----- Collected data -----

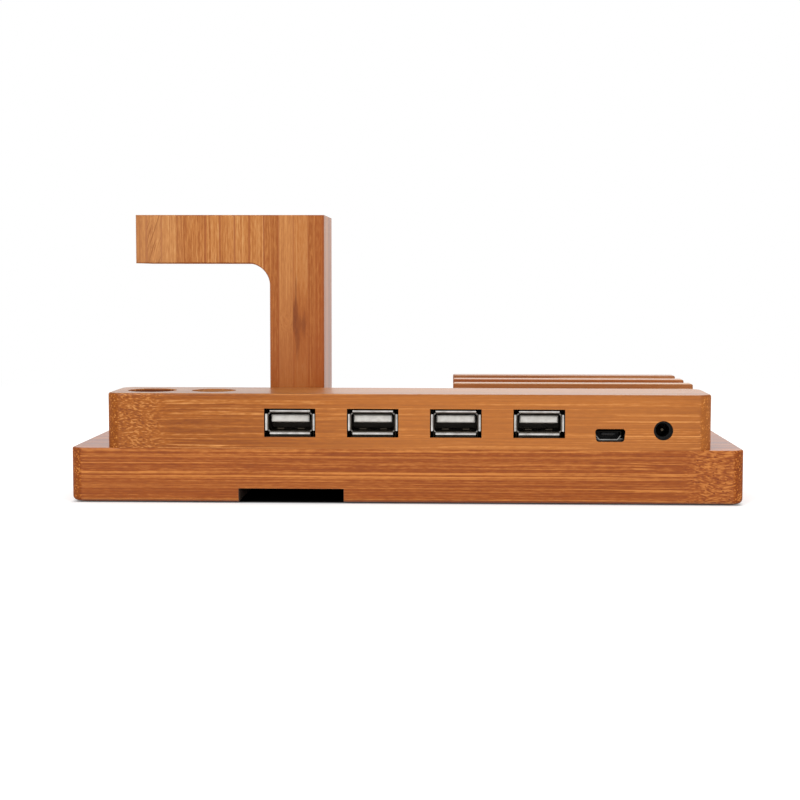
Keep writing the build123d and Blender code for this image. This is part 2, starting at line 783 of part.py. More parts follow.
# Power inlet: a moulded body with a bore, its centre pin and a contact spring in a side slot
spring_front = dc_front + dc_spring_from_front
spring_back = spring_front + dc_spring_length
with BuildPart() as dc_jack_body:
    with BuildSketch(facing_plane(dc_front)):
        with Locations((dc_x, dc_axis_height)):
            Rectangle(dc_body_width, dc_body_height)
    extrude(amount=-dc_body_length)
    chamfer(dc_jack_body.edges().filter_by(Axis.Y).group_by(Axis.Z)[-1], dc_body_chamfer)
    with BuildSketch(facing_plane(dc_front)):
        with Locations((dc_x, dc_axis_height)):
            Circle(dc_bore_diameter / 2)
    extrude(amount=-dc_bore_depth, mode=Mode.SUBTRACT)
    with BuildSketch(facing_plane(dc_front)):
        with Locations((dc_x, dc_axis_height)):
            Circle(dc_pin_diameter / 2 + dc_pin_fit)
    extrude(amount=-dc_body_length, mode=Mode.SUBTRACT)
    with BuildSketch(side_plane(dc_x)):
        with Locations(((spring_front + spring_back) / 2, dc_axis_height)):
            Rectangle(dc_spring_length, dc_spring_width + 2 * dc_spring_slot_clearance)
    extrude(amount=-dc_body_width / 2, mode=Mode.SUBTRACT)
save(dc_jack_body, "dc_jack_body")

with BuildPart() as dc_jack_pin:
    with BuildSketch(facing_plane(dc_front + dc_pin_inset)):
        with Locations((dc_x, dc_axis_height)):
            Circle(dc_pin_diameter / 2)
    extrude(amount=dc_pin_inset - dc_body_length - dc_pin_tail)
    fillet(dc_jack_pin.faces().sort_by(Axis.Y)[0].edges(), dc_pin_round)
save(dc_jack_pin, "dc_jack_pin")

with BuildPart() as dc_jack_spring:
    outside = dc_x - dc_body_width / 2
    contact_line = dc_x - dc_bore_diameter / 2 + dc_spring_rise - dc_spring_thickness
    free_end = dc_x - dc_bore_diameter / 2 - dc_spring_thickness
    with BuildSketch(Plane.XY.offset(dc_axis_height)):
        with BuildLine():
            Polyline((outside, spring_back), (contact_line, spring_front + dc_spring_length / 3),
                     (free_end, spring_front), (free_end + dc_spring_thickness, spring_front),
                     (contact_line + dc_spring_thickness, spring_front + dc_spring_length / 3),
                     (outside + dc_spring_thickness, spring_back), close=True)
        make_face()
    extrude(amount=dc_spring_width / 2, both=True)
save(dc_jack_spring, "dc_jack_spring")

# Circuit board, screwed up against the ledge in the housing
with BuildPart() as hub_board:
    with BuildSketch(Plane.XY.offset(board_bottom)):
        with Locations((cavity_x, (cavity_rear + cavity_front) / 2)):
            Rectangle(cavity_length - 2 * board_clearance, cavity_front - cavity_rear - 2 * board_clearance)
        with Locations(*board_screw_points):
            Circle(board_screw_diameter / 2 + board_screw_clearance, mode=Mode.SUBTRACT)
        leg_y = shell_front + usb_leg_from_front + usb_leg_width / 2
        leg_offset = usb_shell_width / 2 - usb_sheet / 2
        with Locations(*[(x + side * leg_offset, leg_y) for x in usb_places for side in (-1, 1)]):
            Rectangle(usb_sheet + 2 * usb_leg_hole_clearance, usb_leg_width + 2 * usb_leg_hole_clearance,
                      mode=Mode.SUBTRACT)
        tail_y = contact_tail_front + contact_thickness / 2
        with Locations(*[(x + place, tail_y) for x in usb_places for place in contact_places]):
            Circle(contact_hole_diameter / 2, mode=Mode.SUBTRACT)
    extrude(amount=board_thickness)
save(hub_board, "hub_board")

with BuildPart() as board_screws:
    with BuildSketch(Plane.XY.offset(board_bottom - board_screw_head_height)):
        with Locations(*board_screw_points):
            Circle(board_screw_head / 2)
    extrude(amount=board_screw_head_height)
    fillet(board_screws.faces().filter_by(Axis.Z).group_by(Axis.Z)[0].edges(), board_screw_head_round)
    with BuildSketch(Plane.XY.offset(board_bottom)):
        with Locations(*board_screw_points):
            Circle(board_screw_diameter / 2)
    extrude(amount=board_screw_length)
    with BuildSketch(Plane.XY.offset(board_bottom - board_screw_head_height)):
        with Locations(*board_screw_points):
            Rectangle(board_screw_head, board_screw_slot_width)
    extrude(amount=board_screw_slot_depth, mode=Mode.SUBTRACT)
save(board_screws, "board_screws")


def make_chip(x, length, lead_count, lead_pitch, lead_width):
    """A moulded chip that lies along Y, with a row of bent leads down each long side."""
    body_low = board_top + chip_standoff
    lead_root = body_low + chip_height / 2
    knee = chip_lead_reach - chip_lead_foot
    with BuildPart() as chip:
        with BuildSketch(Plane.XY.offset(body_low)):
            with Locations((x, component_y)):
                Rectangle(chip_width, length)
        extrude(amount=chip_height)
        chamfer(chip.faces().sort_by(Axis.Z)[-1].edges(), chip_chamfer)
        for n in range(lead_count):
            lead_y = component_y + (n - (lead_count - 1) / 2) * lead_pitch
            with BuildSketch(facing_plane(lead_y)):
                for side in (-1, 1):
                    root = x + side * chip_width / 2
                    with BuildLine():
                        Polyline(
                            (root, lead_root), (root + side * knee, lead_root),
                            (root + side * knee, board_top + chip_lead_thickness),
                            (root + side * chip_lead_reach, board_top + chip_lead_thickness),
                            (root + side * chip_lead_reach, board_top),
                            (root + side * (knee - chip_lead_thickness), board_top),
                            (root + side * (knee - chip_lead_thickness), lead_root - chip_lead_thickness),
                            (root, lead_root - chip_lead_thickness), close=True)
                    make_face()
            extrude(amount=lead_width / 2, both=True)
    return chip


def between_ports(number):
    """The x halfway between this port, counted from one, and the next."""
    return (usb_places[number - 1] + usb_places[number]) / 2


hub_controller = make_chip(between_ports(1), hub_chip_length, hub_chip_lead_count, hub_chip_lead_pitch,
                           hub_chip_lead_width)
save(hub_controller, "hub_controller")
power_regulator = make_chip(between_ports(3), regulator_length, regulator_lead_count, regulator_lead_pitch,
                            regulator_lead_width)
save(power_regulator, "power_regulator")

# Clock crystal in its can
with BuildPart() as clock_crystal:
    with BuildSketch(Plane.XY.offset(board_top)):
        with Locations((between_ports(2), component_y)):
            SlotOverall(crystal_length + 2 * crystal_flange, crystal_width + 2 * crystal_flange, rotation=90)
    extrude(amount=crystal_flange_height)
    with BuildSketch(Plane.XY.offset(board_top + crystal_flange_height)):
        with Locations((between_ports(2), component_y)):
            SlotOverall(crystal_length, crystal_width, rotation=90)
    extrude(amount=crystal_height - crystal_flange_height)
    fillet(clock_crystal.faces().sort_by(Axis.Z)[-1].edges(), crystal_round)
save(clock_crystal, "clock_crystal")

# Power inductor with the top of its core set a little lower
with BuildPart() as power_inductor:
    with BuildSketch(Plane.XY.offset(board_top)):
        with Locations((micro_x, inductor_y)):
            RectangleRounded(inductor_size, inductor_size, inductor_corner)
    extrude(amount=inductor_height)
    with BuildSketch(Plane.XY.offset(board_top + inductor_height)):
        with Locations((micro_x, inductor_y)):
            Circle(inductor_core_diameter / 2)
    extrude(amount=-inductor_core_recess, mode=Mode.SUBTRACT)
save(power_inductor, "power_inductor")

# One resettable fuse behind each port
with BuildPart() as port_fuses:
    with BuildSketch(Plane.XY.offset(board_top)):
        with Locations(*[(x, fuse_y) for x in usb_places]):
            Rectangle(fuse_length, fuse_width)
    extrude(amount=fuse_height)
    with BuildSketch(Plane.XY.offset(board_top)):
        cap_offset = (fuse_length - fuse_cap_length) / 2 + fuse_cap_step
        with Locations(*[(x + side * cap_offset, fuse_y) for x in usb_places for side in (-1, 1)]):
            Rectangle(fuse_cap_length, fuse_width + 2 * fuse_cap_step)
    extrude(amount=fuse_height + fuse_cap_step)
save(port_fuses, "port_fuses")


def make_capacitor():
    """A can on a square base with two cut corners, its foot at z = 0."""
    can = capacitor_diameter / 2
    waist = can - capacitor_groove_depth
    groove_top = capacitor_groove_level + capacitor_groove_height
    with BuildPart() as capacitor:
        with BuildSketch(Plane.XY) as foot:
            Rectangle(capacitor_base, capacitor_base)
            chamfer(foot.vertices().group_by(Axis.X)[-1], capacitor_base_chamfer)
        extrude(amount=capacitor_base_height)
        with BuildSketch(Plane.XZ):
            with BuildLine():
                Polyline((0, 0), (can, 0), (can, capacitor_groove_level),
                         (waist, capacitor_groove_level + capacitor_groove_height / 2), (can, groove_top),
                         (can, capacitor_height), (0, capacitor_height), close=True)
            make_face()
        revolve(axis=Axis.Z)
        fillet(capacitor.faces().sort_by(Axis.Z)[-1].edges(), capacitor_top_round)
    return capacitor.part


capacitor = make_capacitor()
with BuildPart() as filter_capacitors:
    first = rear_face + capacitor_inset
    with Locations(*[(capacitor_x, first + n * capacitor_pitch, board_top) for n in range(capacitor_count)]):
        add(capacitor)
save(filter_capacitors, "filter_capacitors")
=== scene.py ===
import json
import math
from collections import namedtuple

import bpy
from mathutils import Matrix, Vector


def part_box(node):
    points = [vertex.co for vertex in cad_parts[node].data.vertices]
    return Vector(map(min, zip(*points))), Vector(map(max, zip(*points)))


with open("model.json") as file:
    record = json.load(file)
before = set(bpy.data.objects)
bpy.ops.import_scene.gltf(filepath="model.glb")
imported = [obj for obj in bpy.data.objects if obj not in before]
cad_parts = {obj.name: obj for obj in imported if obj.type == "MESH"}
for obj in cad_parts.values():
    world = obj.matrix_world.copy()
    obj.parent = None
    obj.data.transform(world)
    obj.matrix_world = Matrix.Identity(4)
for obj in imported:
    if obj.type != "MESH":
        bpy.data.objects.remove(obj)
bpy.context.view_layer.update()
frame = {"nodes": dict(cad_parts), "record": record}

# The finish of a bamboo charging dock, with its stage, light and camera. Places are in metres, in
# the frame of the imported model, and inside the materials in millimetres.
MM = 0.001
WHITE = (1.0, 1.0, 1.0, 1.0)


def in_mm(node):
    """The lowest and the highest corner of a node, in millimetres."""
    return [tuple(value / MM for value in corner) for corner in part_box(node)]


def colour(red, green, blue):
    """A colour as it looks on a screen, from 0 to 255, in the linear values that a shader takes."""
    knee, slope, offset, power = 0.04045, 12.92, 0.055, 2.4
    linear = []
    for value in (red / 255, green / 255, blue / 255):
        curved = ((value + offset) / (1 + offset)) ** power
        linear.append(curved if value > knee else value / slope)
    return (*linear, 1.0)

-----

Exercise objective:
Reproduce, exactly as written, the stretch of lines whose first line is the one with "before = set(bpy.data.objects)" and whose last line is the one with "return [tuple(value /".

Full solution:
before = set(bpy.data.objects)
bpy.ops.import_scene.gltf(filepath="model.glb")
imported = [obj for obj in bpy.data.objects if obj not in before]
cad_parts = {obj.name: obj for obj in imported if obj.type == "MESH"}
for obj in cad_parts.values():
    world = obj.matrix_world.copy()
    obj.parent = None
    obj.data.transform(world)
    obj.matrix_world = Matrix.Identity(4)
for obj in imported:
    if obj.type != "MESH":
        bpy.data.objects.remove(obj)
bpy.context.view_layer.update()
frame = {"nodes": dict(cad_parts), "record": record}

# The finish of a bamboo charging dock, with its stage, light and camera. Places are in metres, in
# the frame of the imported model, and inside the materials in millimetres.
MM = 0.001
WHITE = (1.0, 1.0, 1.0, 1.0)


def in_mm(node):
    """The lowest and the highest corner of a node, in millimetres."""
    return [tuple(value / MM for value in corner) for corner in part_box(node)]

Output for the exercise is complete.